Ask The Ages — reissued in enhanced and remastered form on November 13, 2015 on original co-producer Bill Laswell’s M.O.D. Technologies label — comes at the end of a spurt of recording activity for Sharrock that started in 1986 with his chops-heavy album Guitar (1986). Unlike Guitar, Ages, originally released in 1991, sought to put Sharrock back in touch with his out-jazz beginnings but without forsaking his rock stylings.

His choice of personnel signaled the jazz intent at the core of the recordings. Pharoah Sanders (sax), Elvin Jones (drums) and Charnett Moffett (upright bass), combined two key members of John Coltrane’s most adventurous period with a veteran of Ornette Coleman’s Primetime band. Sanders’ participation in this project, in fact, brings Sharrock full circle in his career; his first ever recording credit is on Sanders’ 1966 disk Tauhid.

With modal masters at his disposal, Sharrock wastes no time offering his own concept of Coltrane’s probes into jazz’s outer limits. “Promises Kept” maintains a swing but Sharrock’s overdubbed guitars have an oddly glistening quality to them in the head section. He hands off the first lead to his old mentor Sanders who is in fine fury form, and then the guitarist himself joins in right at the top of Sanders’ arc. It’s here where out-jazz and metal blissfully intersect, and even as Sharrock assumes full control, Sanders can’t help but to get a few more licks in even as he fades to the background.

More swing is served up with unmatched command by Jones and Moffett, who form the bedrock for “Little Rock,” but Sharrock demonstrates he can not only deliver a defiantly rock reading of swing with a stinging tone but also make it sound entirely logical. He gets much more caustic on “As We Used To Sing” with original, audacious phrasing and then Sanders surprises with a pretty counterpoint that borders on rhapsodic and yet also adventurous.
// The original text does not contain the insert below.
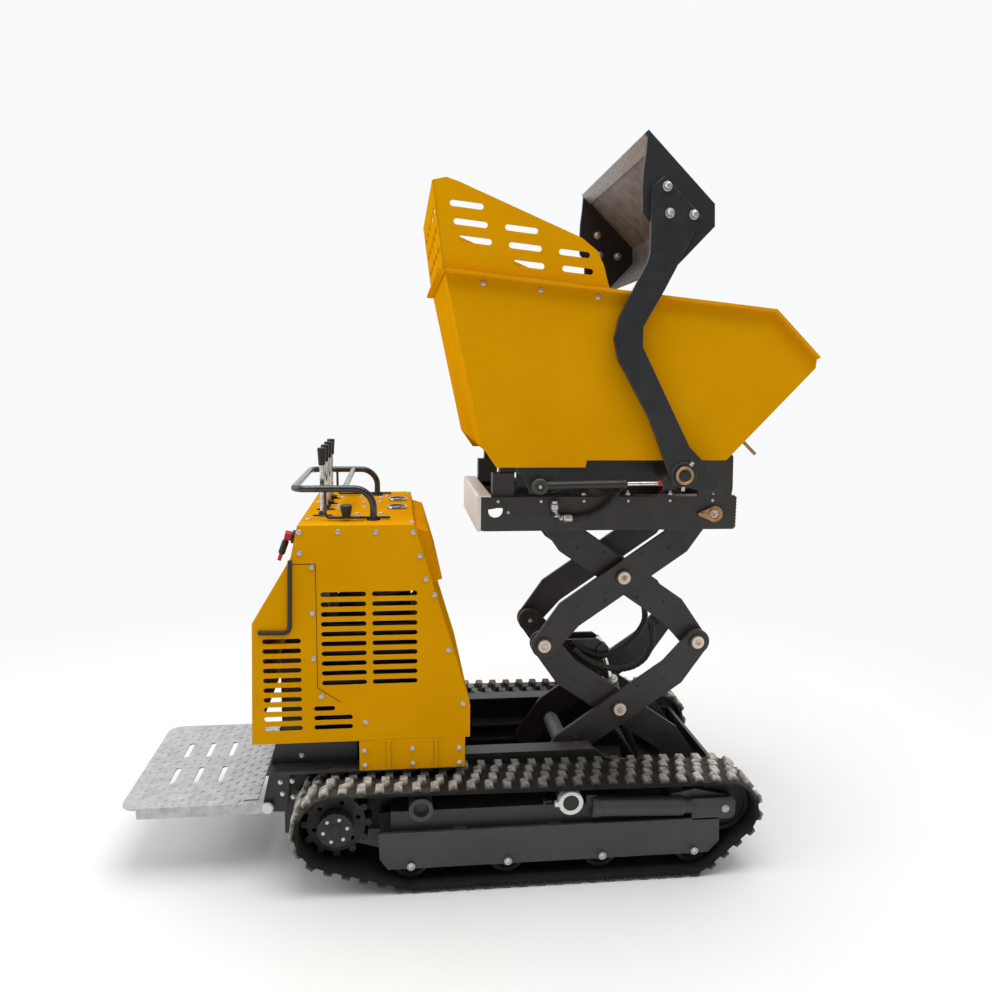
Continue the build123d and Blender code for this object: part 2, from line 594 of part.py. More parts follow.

In another nod to the genius of ‘Trane, “Many Mansions” sounds like “Equinox”‘s evil twin brother and in front of Jones’ signature polyrhythms, Sanders gives it an appropriately impassioned lead. It’s a nearly impossible act to follow, but Sharrock manages to surpass it once he reaches his top gear. “Once Upon A Time” cedes the floor to Jones’ imposing toms, and the rest of the players regulate themselves to a repeating figure in deference to the late drumming giant. Moffett’s sublimely human feel that he invests into his bass ruminations highlight the album’s lone ballad “Who Does She Hope To Be?”

Sonny Sharrock’s greatest artistic achievement is nearly a quarter century old but has lost none of its immediacy and freshness. Probably because no one has quite caught up to him yet. With enhanced audio quality, Bill Laswell is motioning for a needed revisit of Ask The Ages and the man behind it.